Jamie Goodman, Editor
I heard Paul Corbit Brown speak at a memorial service for Larry Gibson, the Keeper of the Mountain, yesterday, October 14, 2012. I was so impressed with what he said, and how he said it, that I have looked him up today on the Internet. I am deeply involved with issues of building a sustainable future here in West Virginia, so Mr. Brown and I are looking at the same thing, only slightly from different angles. Having grown up playing on old slate dumps in Mabscott, West Virginia, and having been deprived of a real education in civics and history by deliberate government policies established under Governor Homer Adams Holt in the late 1930s and maintained, mostly by cultural habit since then, I have been very lucky to get the opportunity to see beyond what has been dished up to me as what I deserved.

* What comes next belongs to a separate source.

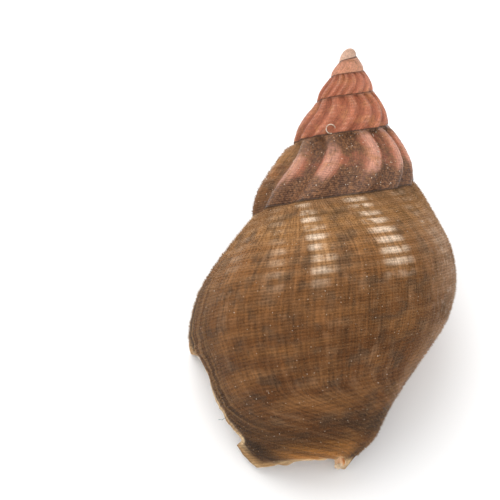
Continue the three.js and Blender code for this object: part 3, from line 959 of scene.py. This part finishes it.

In an effort to maintain the civil tone established here, I will only say that I very much appreciate a West Virginia native son using his artistic eye and technical skills to tell the truth of how the energy industry deals with the land and people here. West Virginia has been dscribed as a national sacrifice zone. I know that’s true. I refer to it as the nation’s boiler room, and the people who live and work here are relegated to the status of boiler attendants. Don’t want to be a boiler attendant? The most popular option is to leave. And what’s wrong with being a boiler attendant? Nothing… unless people try to convince you that you’re a boiler attendant, the child of a boiler attendant, and you should be content with spending your life as a boiler attendant, even if you have an artist’s eye and mind–something that obviously isn’t appreciated by everyone. And maybe you have an idea or two about life beyond the boiler room.

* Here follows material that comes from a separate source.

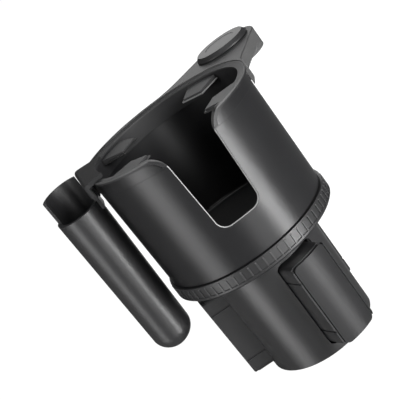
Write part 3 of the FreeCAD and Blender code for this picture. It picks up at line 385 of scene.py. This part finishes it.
front_azimuth, front_tip = 52.5, 0.0286
back_azimuth, back_tip = 135.5, 0.0312
# The last number is the tone of the painted highlight line, brightest on the back right tab.
dress(tab_finish("tab_front_black", front_azimuth, front_tip, 0.05), "grip_tab_1", "grip_tab_2")
dress(tab_finish("tab_back_right_black", back_azimuth, back_tip, 0.3), "grip_tab_3")
dress(tab_finish("tab_back_left_black", back_azimuth, back_tip, 0.03), "grip_tab_4")

# Accessory collar: the C-shaped band that clips round the rim, with the disc's arm and the
# tube's ear. Fine-grained black ABS, with painted light, a lighter base colour, on the arm's
# upright faces.
# The ear has painted shade, a darker base colour, and is rougher, so it is duller than the arm.
collar_plastic = black_plastic("collar_black", (0.040, 0.040, 0.041), 0.48, shine=0.62,
                               grain_size=0.0007, grain_depth=0.00004)
x, y, z = split(collar_plastic.places)
facing_x, facing_y, facing_z = split(collar_plastic.places.output("Normal"))
# Painted light on the arm's upright faces and painted shade on the ear, both in the base colour.
# The ear is rougher too.
upright = fade(facing_z.math("ABSOLUTE"), 0.75, 0.35)
arm = fade(x, 0.020, 0.030)
ear_painted_shade_and_roughness = fade(x, -0.030, -0.036)
arm_with_painted_light = (upright * arm).blend(collar_plastic.black, (0.10, 0.10, 0.10))
feed(collar_plastic.shader, Base_Color=ear_painted_shade_and_roughness.blend(arm_with_painted_light, (0.014, 0.014, 0.015)),
     Roughness=collar_plastic.sheen + ear_painted_shade_and_roughness * 0.3)
dress(collar_plastic.material, "accessory_collar")

# Side tube: the closed oval tube for pens or a straw, hung on the collar's ear.
# Smooth satin ABS, a little darker than the foot.
tube_plastic = black_plastic("tube_black", (0.016, 0.016, 0.017), 0.46, shine=0.9)
dress(tube_plastic.material, "side_tube")

# Accessory disc: the round head on the arm, whose stem turns in the arm's end.
# Fine-grained black ABS, held by a washer and a screw from below.
disc_plastic = black_plastic("disc_black", (0.024, 0.024, 0.025), 0.42, shine=0.75,
                             grain_size=0.0007, grain_depth=0.00004)
dress(disc_plastic.material, "accessory_disc")

# Fixings: the screws, the disc's washer and the four pins that the tabs swing on.
# Zinc-plated steel with a fine uneven brightness. None of them shows from above.
steel, steel_shader, steel_places = new_material("bright_steel")
brushed = steel_places.node("ShaderNodeTexNoise", Vector=steel_places, Scale=900.0, Detail=3.0)
feed(steel_shader, Base_Color=brushed.blend((0.5, 0.5, 0.51), (0.6, 0.6, 0.61)), Metallic=1.0,
     Roughness=0.28 + brushed * 0.12)
dress(steel, "tab_pins", "disc_washer", "disc_screw", "sole_screws", "hub_screws", "scroll_screws")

I’m rather surprised that Truth Hurts doesn’t recognize the power of art in every movement–in life itself. That’s like saying the eye and the ear are not important, only the back and hand.
Here’s my vote, Paul Corbit Brown: Hang on to that camera. Keep up the good, hard work. And to Truth Hurts, where are you, with your money and your mind? Are you here in West Virginia, creating a business that doesn’t doesn’t exploit the state’s natural resources? If you are, great. If you aren’t, then hey–what are you waiting for? An invitation? Then here it is: I invite you to make an investment in a sustainable business in West Virginia. Contact me at firstname.lastname@example.org and I’ll send you a list of ideas and prospects.
BTW, in the bio for Brown, I think you mean Fayette County, not Barrett County. Kilsyth, his home coal camp, and Oak Hill, which is listed as his current address, are both in Fayette Couty, WV.
Good catch, Rebecca! We will fix that above. And thank you for your insightful comment.
The latest issue of The Appalachian Voice is hot off the presses and will be online in the next week. Our cover image is a photo of Larry Gibson taken by Paul Corbit Brown, and on the inside cover Brown shares some of his thoughts about the conversations he had with Larry on the day he took that photograph, which was several days before Larry passed away. Check back next week and the issue will be available for online viewing.
Much like Mr. Brown I too had been gone from Wv for many years and all of my family are here . I came back 6 years ago and bought a home .What I’ve seen and heard since then with regard to MTR makes me nauseous.I post information on my sights begging my friends in other parts of the country to please share and be informed . But THEY DON’T. and they don’t say anything to me . No one seems to get it .Not even my fellow mountaineers. It’s as if they are all brainwashed or something . These are people who are tough and know how to rough it when times are hard they can survive . Yet they are in large excepting this madness . They cry for their jobs but their jobs will end anyway and their homes they slave to pay for in coal dust will be laid to wasteland and uninhabitable . I want every home in wv to receive a DVD showing the genocide of what is rapidly becoming Almost Hell West Virginia .I’m a singer Song Writer and an artist with canvas and clay as well . I will give 1/2 of everything I make in sales to the making or purchasing of these DVD sand what ever it takes to get one in every home free so we can see how many are willing to speak up for their human rights and defend their very existence or at least know for sure that they “just don’t care”. They can throw us in jail for standing our ground peacefully only until the jails cant hold us all Something needs to happen soon before things fade from black to blood.